這本書是巴特在日本時的一些關於文化差異的觀察,沒有傲慢,倒是多了些對白人文化的反省。這很好,我喜歡反省、討厭強勢文化的傲慢。我常在閱讀中,對巴特的一些觀察呵呵笑,像是叉子與筷子、語言文化特質等,但令我印象特別深刻的,是他對日本戲劇的一個評論:
這個東方的男扮女裝藝人不是模仿女人,而是指代(*)女人:他並不鑽進角色原型中,反而遠離其受指的內容;婦女特性是供人閱讀的,不是供人看的:他所要做的是把這種特性譯過來,而非違背這種特性;符號打從顯耀的女性角色轉移到50歲的一家之父身上:他是同一個人,但是隱喻自哪兒開始呢?我很認同用「閱讀」作為觀察人的動詞,將人作為不同的文本來檢視。對於將符號穿戴在身上這個現象也產生許多感觸。
女形大師坂東玉三郎的演出。
坂東玉三郎本人及在《楊貴妃》劇中的扮相。
先撇除男性霸權等意識形態討論,將理想女性特質穿戴在身上,的確造就了一種超現實的完美形象,這是一種理性且冷感的表現,產生了一種極致。但是,我們該怎麼為模仿及指代下完整的定義呢?這之間的界線又在哪裡呢?我認為這對互動設計上將有很大的幫助,所以我認真思考了一番。

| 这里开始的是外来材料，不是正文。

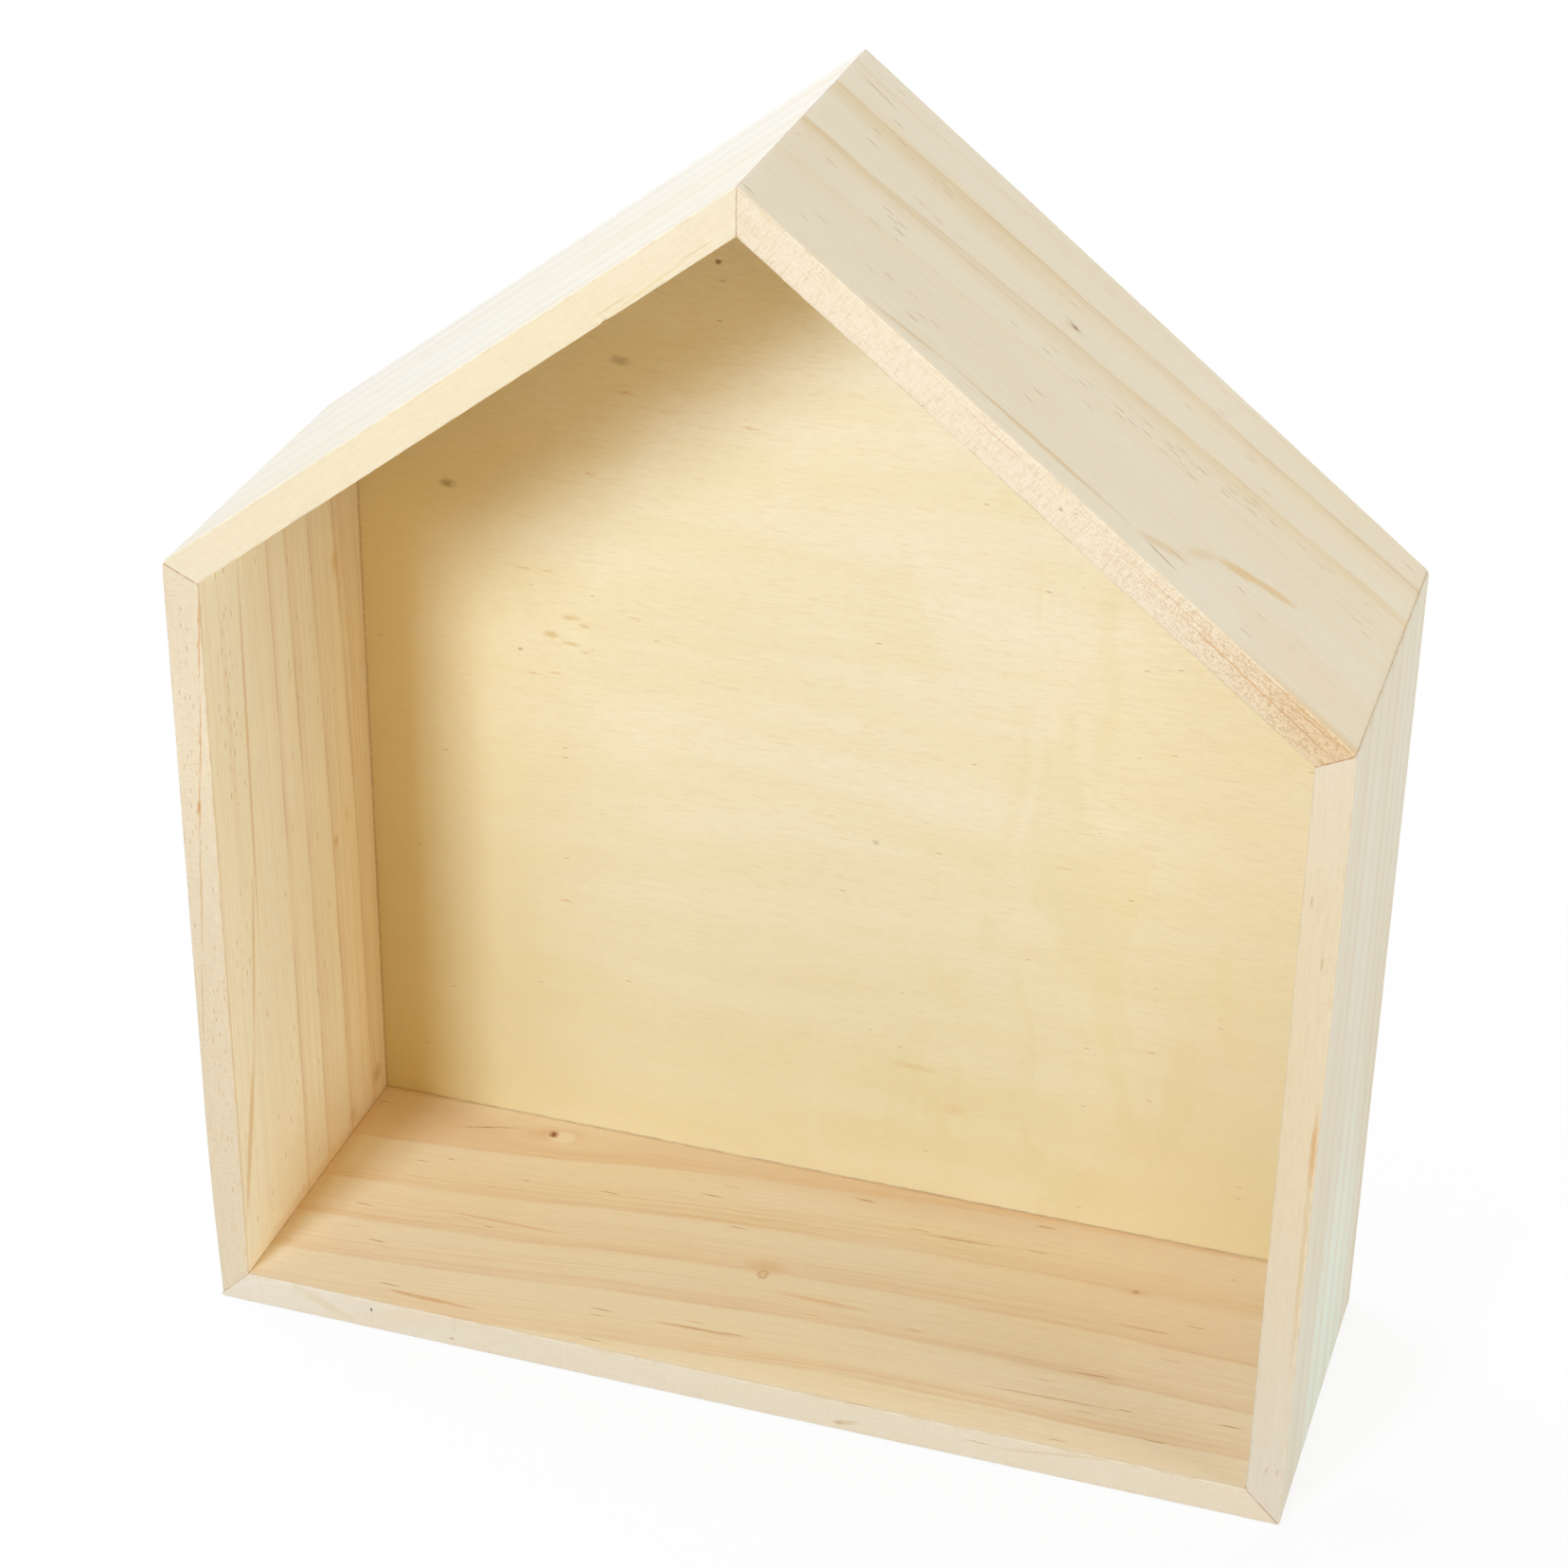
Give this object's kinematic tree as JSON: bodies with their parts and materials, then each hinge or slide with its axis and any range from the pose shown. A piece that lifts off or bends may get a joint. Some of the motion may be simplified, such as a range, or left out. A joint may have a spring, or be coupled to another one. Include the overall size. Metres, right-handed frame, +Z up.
{
  "type": "house-shaped wall shelf",
  "caption": "House-shaped open wall shelf: mitred pine boards round a thin plywood back let in flush, with corner wedges and a toothed hanger plate at the ridge.",
  "frame": {"origin": "centre of the underside of the base board, midway between the front and rear edges of the boards", "axes": "+X to the right as seen from the open front, +Y to the wall behind, +Z up to the ridge"},
  "size_m": [0.3, 0.1026, 0.346],
  "materials": {
    "pine": "planed and sanded, bare",
    "plywood": "sanded rotary-cut veneer, bare",
    "wedge_steel": "plain steel strip",
    "pin_steel": "bright drawn wire",
    "hanger_steel": "zinc plated, satin"
  },
  "bodies": {
    "root": {"base_board": "pine", "right_wall_board": "pine", "right_roof_board": "pine", "left_roof_board": "pine", "left_wall_board": "pine", "back_panel": "plywood", "base_left_corner_wedge": "wedge_steel", "base_right_corner_wedge": "wedge_steel", "right_eave_wedge": "wedge_steel", "ridge_wedge": "wedge_steel", "left_eave_wedge": "wedge_steel", "base_panel_pin_1": "pin_steel", "base_panel_pin_2": "pin_steel", "base_panel_pin_3": "pin_steel", "base_panel_pin_4": "pin_steel", "right_wall_panel_pin_1": "pin_steel", "right_wall_panel_pin_2": "pin_steel", "right_wall_panel_pin_3": "pin_steel", "right_roof_panel_pin_1": "pin_steel", "right_roof_panel_pin_2": "pin_steel", "right_roof_panel_pin_3": "pin_steel", "left_roof_panel_pin_1": "pin_steel", "left_roof_panel_pin_2": "pin_steel", "left_roof_panel_pin_3": "pin_steel", "left_wall_panel_pin_1": "pin_steel", "left_wall_panel_pin_2": "pin_steel", "left_wall_panel_pin_3": "pin_steel", "hanger_plate": "hanger_steel", "right_hanger_nail": "pin_steel", "left_hanger_nail": "pin_steel"}
  },
  "joints": []
}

我想了好久,沒什麼好結論,倒是出現了些畫面:關於在對話中穿插英文單字的廣告人。成功的廣告人在話語中穿插的英文單字,有種精準、菁英感。模仿此現象的菜鳥,令人莫名嫌惡、不適的廉價感。適當地將此現象符號穿在身上卻有種前途無量的感覺。要得應該是精神而非表層的行為。
hmm..關於這個譬喻好像有點薄弱,等我在有更好得想法時再與大家分享吧,也希望大家不吝息的參與討論,畢竟我符號學這邊很爛,只是想分享一些心得。
*. 指代(coreference)是替代的意思,如語言學中的代名詞(Mary與she)。